Tot slot mogen we niet vergeten dat de uitvoering van de verschillende prioriteiten op tijd geëvalueerd moet worden. Daar blijkt het schoentje vaak nog te knellen. Uit een recente studie van het Rekenhof blijkt bijvoorbeeld dat de federale politie met betrekking tot haar ondersteuning van de lokale politiezones wel voldoende duidelijke doelstellingen heeft – die in lijn liggen met het vorige NVP – maar te weinig informatie heeft over de realisatie van de doelstellingen.[8] Een overkoepelende visie op “integrale veiligheid” blijkt soms te ontbreken. Toch lijkt men zich op regeringsniveau bewust te zijn van de nood aan evaluatie. Er is een jaarlijkse evaluatie van de uitvoering van het plan voorzien.[9]
Indien de verschillende veiligheidsactoren onvoldoende rekening houden met deze cruciale randvoorwaarden, dan dreigt het Nationaal Veiligheidsplan – en daarmee samenhangend de Kadernota Integrale Veiligheid – slechts een catalogus van goed bedoelde beleidsprioriteiten te blijven. Het is nu een zaak van de verschillende veiligheidsactoren om zo snel mogelijk te bepalen of ze hun bestaande beleidsplannen in lijn brengen met de nationale prioriteiten of de komende jaren eerder kiezen voor een continuering van de lopende plannen.
--------------------------------------------------------------------------------------------------------------------------------------------------------------------------------------------------------------------------------------------------------------------------------------
[1] Het samenwerkingsakkoord van 7 januari 2014 bepaalt dat de ministers van Binnenlandse Zaken en Justitie een ontwerp voorleggen aan de Interministeriële Conferentie inzake Veiligheids- en handhavingsbeleid; Art. 7 samenwerkingsakkoord van 7 januari 2014 met betrekking tot het strafrechtelijk beleid en veiligheidsbeleid, BS 17 juni 2014. Dit samenwerkingsakkoord werd ingesteld door een wijziging van art. 159, §1, lid 3 GW door de wet van 6 januari 2014 (zesde staatshervorming).

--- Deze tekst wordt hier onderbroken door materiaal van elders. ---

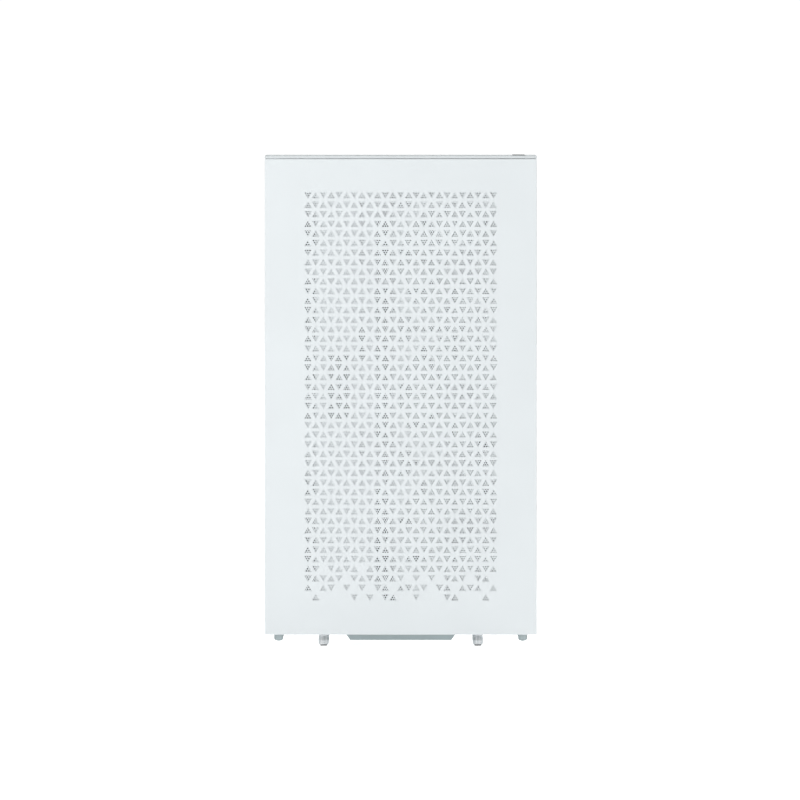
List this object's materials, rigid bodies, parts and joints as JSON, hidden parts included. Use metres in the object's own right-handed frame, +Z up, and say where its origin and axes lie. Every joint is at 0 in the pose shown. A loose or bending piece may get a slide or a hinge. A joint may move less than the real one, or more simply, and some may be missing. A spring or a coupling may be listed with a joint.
{
  "type": "desktop computer tower",
  "caption": "Small vertical desktop computer with triangular punched side panels, a column of side fans, a top power button and slide-out bottom filter.",
  "frame": {"origin": "on the floor under the middle of the case", "axes": "+X to the case's front, -X to the rear sockets, -Y to the left side panel with the fans behind it, +Z up"},
  "size_m": [0.254, 0.2, 0.4588],
  "materials": {
    "white_steel": "fine satin powder coat, cool white",
    "white_mesh": "woven-look perforated nylon sheet, matt white",
    "white_plastic": "moulded, satin white",
    "black_plastic": "moulded, satin black",
    "stud_steel": "turned, bright",
    "chrome": "polished plating",
    "rubber": "matt",
    "dark_plastic": "moulded, satin dark grey",
    "grey_plastic": "moulded, satin mid grey",
    "circuit_board": "solder mask, black",
    "tinned_steel": "stamped, tinned",
    "nickel": "nickel plated copper",
    "aluminium": "bare sheet",
    "dark_metal": "anodised black",
    "cable": "braided black sleeve"
  },
  "bodies": {
    "chassis": {"base_plate": "white_steel", "board_heatsinks": "aluminium", "board_sockets_and_processor": "black_plastic", "cable_cover": "white_steel", "cables_and_fan_hub": "cable", "cooler_fan_frame": "black_plastic", "cooler_fins": "aluminium", "cooler_heatpipes": "nickel", "drives_and_bracket": "dark_metal", "filter_rails": "grey_plastic", "foot_pads": "rubber", "front_frame": "white_steel", "front_io_board": "circuit_board", "front_io_ports": "tinned_steel", "graphics_board": "circuit_board", "graphics_bracket": "tinned_steel", "graphics_heatsink": "aluminium", "graphics_shroud": "black_plastic", "m2_drive": "circuit_board", "main_board": "circuit_board", "memory_modules": "circuit_board", "middle_wall": "white_steel", "panel_sockets": "black_plastic", "psu_case": "dark_metal", "psu_inlet_and_bezel": "black_plastic", "psu_inside": "black_plastic", "rear_fan_frame": "white_plastic", "rear_io_ports": "tinned_steel", "rear_io_shield": "tinned_steel", "rear_wall": "white_steel", "screws": "stud_steel", "side_fan_high_frame": "white_plastic", "side_fan_low_frame": "white_plastic", "side_fan_middle_frame": "white_plastic", "stub_feet": "dark_plastic", "tall_feet": "chrome", "top_plate": "white_steel"},
    "left_panel": {"left_panel": "white_steel", "left_filter": "white_mesh", "left_panel_studs": "stud_steel"},
    "right_panel": {"right_panel": "white_steel", "right_filter": "white_mesh", "right_panel_studs": "stud_steel"},
    "front_panel": {"front_panel": "white_steel", "front_filter": "white_mesh", "front_panel_studs": "stud_steel"},
    "top_cover": {"top_cover": "white_steel", "top_cover_studs": "stud_steel"},
    "filter_tray": {"filter_tray": "grey_plastic", "filter_tray_mesh": "white_mesh"},
    "power_button": {"power_button": "white_steel"},
    "psu_rocker": {"psu_rocker": "black_plastic"},
    "side_fan_low_rotor": {"side_fan_low_rotor": "white_plastic"},
    "side_fan_middle_rotor": {"side_fan_middle_rotor": "white_plastic"},
    "side_fan_high_rotor": {"side_fan_high_rotor": "white_plastic"},
    "rear_fan_rotor": {"rear_fan_rotor": "white_plastic"},
    "cooler_fan_rotor": {"cooler_fan_rotor": "black_plastic"},
    "graphics_rotor_rear": {"graphics_rotor_rear": "black_plastic"},
    "graphics_rotor_front": {"graphics_rotor_front": "black_plastic"},
    "psu_rotor": {"psu_rotor": "black_plastic"}
  },
  "joints": [
    {"name": "left_panel_pull", "type": "slide", "parent": "chassis", "child": "left_panel", "axis": [0, -1, 0], "range_m": [0, 0.2]},
    {"name": "right_panel_pull", "type": "slide", "parent": "chassis", "child": "right_panel", "axis": [0, 1, 0], "range_m": [0, 0.2]},
    {"name": "front_panel_pull", "type": "slide", "parent": "chassis", "child": "front_panel", "axis": [1, 0, 0], "range_m": [0, 0.15]},
    {"name": "top_cover_lift", "type": "slide", "parent": "chassis", "child": "top_cover", "axis": [0, 0, 1], "range_m": [0, 0.1]},
    {"name": "filter_tray_pull", "type": "slide", "parent": "chassis", "child": "filter_tray", "axis": [0, -1, 0], "range_m": [0, 0.16]},
    {"name": "power_button_press", "type": "slide", "parent": "chassis", "child": "power_button", "axis": [0, 0, -1], "range_m": [0, 0.001], "stiffness_N_per_m": 1500},
    {"name": "psu_rocker_tip", "type": "hinge", "parent": "chassis", "child": "psu_rocker", "pos_m": [-0.1168, 0.062, 0.05], "axis": [0, -1, 0], "range_deg": [0, 14]},
    {"name": "side_fan_low_spin", "type": "hinge", "parent": "chassis", "child": "side_fan_low_rotor", "pos_m": [0.0565, -0.075, 0.1085], "axis": [0, 1, 0], "continuous": true},
    {"name": "side_fan_middle_spin", "type": "hinge", "parent": "chassis", "child": "side_fan_middle_rotor", "pos_m": [0.0565, -0.075, 0.2335], "axis": [0, 1, 0], "continuous": true},
    {"name": "side_fan_high_spin", "type": "hinge", "parent": "chassis", "child": "side_fan_high_rotor", "pos_m": [0.0565, -0.075, 0.3585], "axis": [0, 1, 0], "continuous": true},
    {"name": "rear_fan_spin", "type": "hinge", "parent": "chassis", "child": "rear_fan_rotor", "pos_m": [-0.106, 0.037, 0.265], "axis": [1, 0, 0], "continuous": true},
    {"name": "cooler_fan_spin", "type": "hinge", "parent": "chassis", "child": "cooler_fan_rotor", "pos_m": [0, 0.037, 0.265], "axis": [1, 0, 0], "continuous": true},
    {"name": "graphics_rotor_rear_spin", "type": "hinge", "parent": "chassis", "child": "graphics_rotor_rear", "pos_m": [-0.057, 0.012, 0.39], "axis": [0, 0, 1], "continuous": true},
    {"name": "graphics_rotor_front_spin", "type": "hinge", "parent": "chassis", "child": "graphics_rotor_front", "pos_m": [0.035, 0.012, 0.39], "axis": [0, 0, 1], "continuous": true},
    {"name": "psu_spin", "type": "hinge", "parent": "chassis", "child": "psu_rotor", "pos_m": [-0.0688, 0.07, 0.0865], "axis": [0, 1, 0], "continuous": true}
  ]
}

[2] Vlaamse projectsubsidiëring voor gemeenten die een “lokaal aanspreekpunt radicalisering” oprichten; Federale projectsubsidiëring voor gemeenten die een “lokale integrale veiligheidscel” voorzien.
[3] Merk op dat het fenomeen “overlast” in het NVP breder omschreven werd dan in de KIV. Het heeft in die eerste ook betrekking op “verbeteren van de openbare orde”.
[4] “Geens en Jambon willen meer politie online”, DataNews, 17/06/2016, p.8.
[5] “6 Regeringen, 1 veiligheidsbril”, Het Laatste Nieuws, 07/06/2016, p.4.
[6] Federaal plan aanpak sociale fraude (2015) http://socialsecurity.belgium.be/nl/strijd-tegen-sociale-fraude-samenwerking-belgie; Federaal plan aanpak fiscale fraude (2015) http://vanovertveldt.belgium.be/nl/beleidsplan-fiscale-fraudebestrijding.
[7] “Brussels veiligheidsplan legt accent op radicalisme, wapen- en mensenhandel”, Belga, 10/06/2016; Dit plan is één van de gevolgen van de zesde staatshervorming. Die gaf de mogelijkheid aan het Brussels Hoofdstedelijk Gewest om een eigen gewestelijk veiligheidsplan in te stellen.
[8] “BMS: Verslag aan het federale parlement: Steun van de federale politie aan de lokale zones bij de handhaving van de openbare orde”, Belga, 05/07/2016; https://www.rekenhof.be/NL/Publicaties/Fiche.html?id=abfda5cf-3f82-4f25-87c4-21f412eff443
[9] “Politiechefs moeten zich meer verantwoorden”, De Morgen, 04/06/2016, p.6.